Many arguments can be made for the seasonal use of surveillance. Do you get better results doing surveillance in the Spring, Summer, Fall or Winter? In our 2011 Investigative Services Trends Survey we asked over a thousand adjusters when they assigned the most surveillance and the results may not be what you think. 4% said fall, 7% said Winter, 8% said Spring, 35% said Summer and a surprising 46% said Other. The majority of the adjusters say that assigning surveillance does not depend on the season as much as it depends on when they get the claim and where they are in the process. Season is a bi-product of when the claim needs the most attention. In best case scenarios many claims handlers believe that certain seasons can yield better results when it comes to getting activity on their subject. It can be argued that activity is not reliant on the whether or not snow or rain or leaves are falling but that with the right investigator something can be found. The ideal time to get video of your subject is to get them at their "peak activity level". This peak level is different for each of us, it depends on multiple factors. Lets take a look at a case study on the best way to determine when is the right time.
In this case study we take a look at a younger claimant born in the 80's and previously working a warehouse job. Now taking an initial look at the subject a typical 6 to 3 or 7 to 4 surveillance might make sense because of the nature of the job that the subject worked. Upon closer study of this particular case we see that the subject worked second shift for over four years for our client and was currently out due to low back issues. The interesting note that the investigator noticed on this case was that not only was the subject a repeat offender, often being out for several months and then returning to work, but it seemed that the subject would get injured during the late fall season. Several factors always go into determining the best time to do surveillance. A good investigative company should look at age, job responsibilities, shift time, race and any other factors that can determine when is the peak activity level for this claimant. In this case study the investigator hypothesized that there must be a reason why the injuries seem to always happen during the fall. Was it an injury while playing sports, could there be a reason why the claimant needed the winters off, or was it all just coincidence?

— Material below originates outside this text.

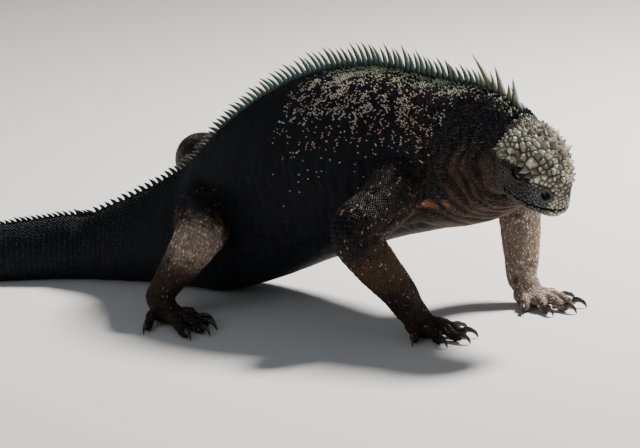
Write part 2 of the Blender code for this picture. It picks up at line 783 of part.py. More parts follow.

After a couple of days surveillance capturing video of the subject running errands carrying groceries and getting in and out of vehicles in a fluid motion the investigator was convinced that this subject was not injured. NSIU lead investigators decided to switch it up to see what was the subject doing at night, was it a fall softball league, or was the subject bowling at night? On a snowy afternoon the lead investigator on the case decided to take a chance on a hunch and see what type of activity the subject may be doing. To the investigators surprise the subject loaded up his truck full of salt, shovels and a snow blower and proceeded to plow and clean sidewalks through the night. These are actions that would have never been captured on video if it were not for the lead investigator removing the mold of the 7 to 4 surveillance case and working the case intelligently. Is your investigative resource doing the same?